Of the 23 chartable (accepted + in_review) experiments with no linked run, only

~5 declare the opt-out header. The other ~17 are silently unmapped. Several

predate the per-experiment-result-file convention (003–038), but several recent

ones do not (116, 118, 119, 125, 126, 136, 161, 172) — they were measured with

Tracelite or focused harnesses and simply never declared it. A forgotten result

file today produces the identical null with no signal that anything is wrong.

Hypothesis

The "no run AND no declaration" case is a small, deterministic, structural rule.

Encoding it as a build-time guard — alongside the existing

_assertAcceptedExperimentsLinkToCandidates — turns the silent

chart-invisibility failure into a loud CI error for new work, without any

runtime behavior change and without depending on noisy wall-time numbers.

Approach

benchmark/generate_history.dart:
_attachBenchmarkRunMappings now returns the set of experiment ids that

opted out via Benchmark Run: (it already collected them into

skipRunMappingIds; previously the set was discarded after mapping).

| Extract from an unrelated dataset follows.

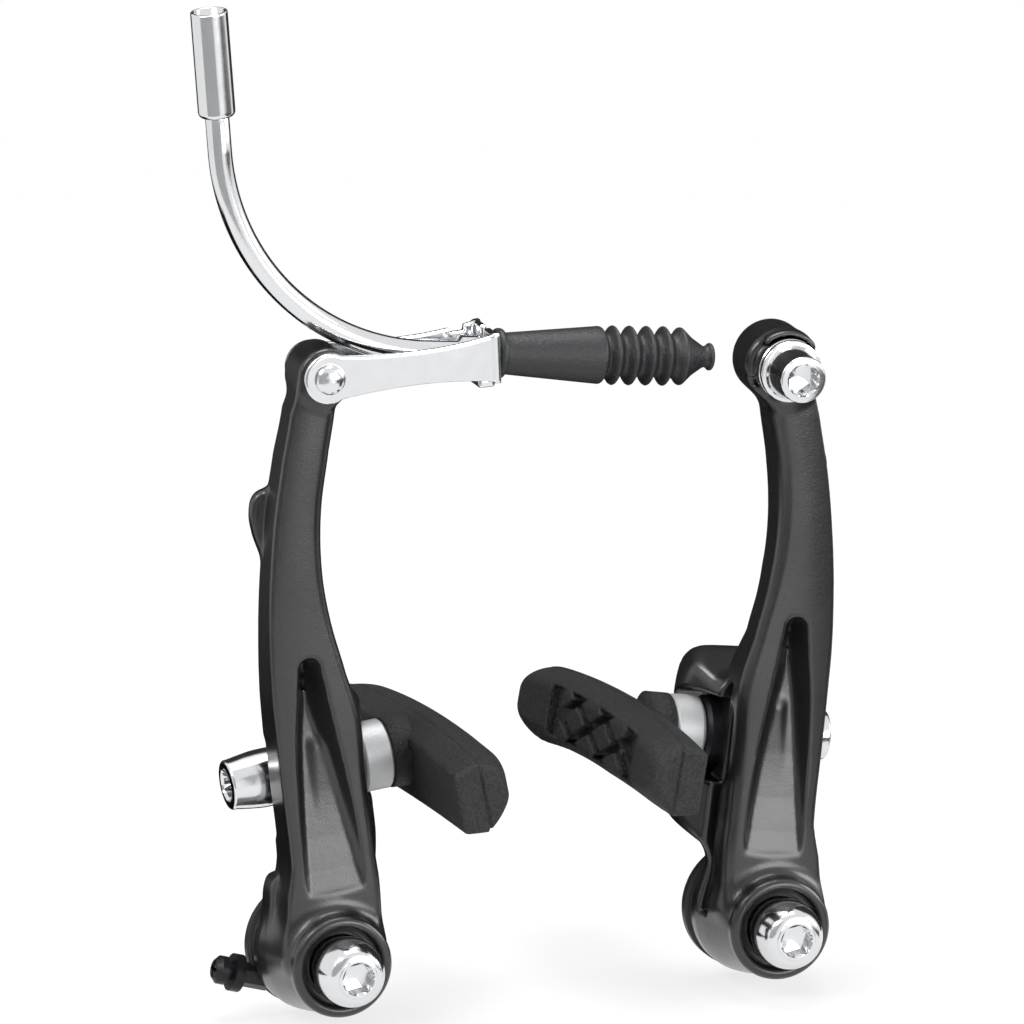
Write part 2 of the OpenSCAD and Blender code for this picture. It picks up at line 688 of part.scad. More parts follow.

New pure detector `findUndeclaredMissingRunExperiments(experiments,

optOuts, {cutoff})`: returns one issue line per accepted/in-review

experiment whose number is >= cutoff, whose linker found no run, and which

is not in the opt-out set. Pure + parameterised so it is unit-testable

without the exit(1) side effect.

New _assertNewExperimentsLinkOrDeclareRun wrapper prints the issues and

exit(1)s, mirroring the existing baseline-link assertion. Wired into

buildHistoryData right after _assertAcceptedExperimentsLinkToCandidates,

so it runs in both generate_history.dart and the CI

check_generated_data.dart job.

Cutoff _benchmarkRunDeclarationCutoff = 178: experiments below it are

grandfathered (same pattern as signals.json's

experimentEntriesRequiredFrom: 110), so no retroactive edits to ~17 older

docs are required. The cutoff is documented to bump only alongside a

backfill pass.

Scoped to accepted + in_review (the statuses the chart plots). Rejected

experiments commonly and legitimately carry no release run, so they are not

in scope.

test/benchmark_pipeline_test.dart: a missing-run-without-declaration guard

group with six tests — fires on a >= cutoff chartable experiment with no run

and no opt-out; stays silent when the opt-out header is declared, when a run

is linked, when below cutoff, and for rejected experiments; plus a regression

anchor that runs the real experiments/ tree through the detector and asserts

it stays clean at the shipped cutoff.

This is methodology tooling in the class of exp 161 / 169 / 177: it changes no

runtime code (lib/, native/, hook/ untouched) and is not a

measurement-that-unlocks-an-implementation, so the paired-run carry rule does

not apply — the deliverable is the guard itself.

Results

Structural / behavioral evidence (machine load is irrelevant — no wall-time

claim):

Check	Result
Guard fires on synthetic missing-run exp `>= 178`	yes (1 issue)
Guard silent when `Benchmark Run:` opt-out declared	yes
Guard silent when a run is linked	yes
Guard silent below cutoff (177, 116)	yes
Guard silent for rejected experiments	yes
Live `experiments/` tree at cutoff 178	clean (no false positive)
`dart run benchmark/generate_history.dart`	`history.json is current` (unchanged)
`dart run benchmark/check_generated_data.dart`	up to date
`dart run benchmark/check_experiment_signals.dart`	valid
`dart test test/benchmark_pipeline_test.dart`	14/14 pass

The generated history.json is byte-for-byte unchanged: the guard adds a check,

not a field, and is a no-op on the current tree (no chartable experiment >= 178

exists yet, and all pre-178 experiments are grandfathered).

Decision

Accepted (In Review). A bounded, no-runtime-code CI guardrail that converts

a documented silent failure (forgotten result file / date mismatch →

invisible chart point, no error) into a loud build failure for new experiments,

reusing the repo's existing Benchmark Run: opt-out signal as the escape

hatch. Would reopen / extend if: a backfill pass annotates the ~17 pre-178

silently-unmapped chartable experiments (then the cutoff can drop toward the

start of the result-file convention), or if rejected experiments later need

chart coverage (then widen the status scope).

Future Notes

The cutoff is the only knob. To pull more history under the guard, annotate

the older unmapped docs with Benchmark Run: (or commit their missing

result files) and lower _benchmarkRunDeclarationCutoff in the same change.

The detector is deliberately status-scoped to accepted/in_review. If the

experiments page ever charts rejected experiments that ship a result file,

revisit the scope rather than the cutoff.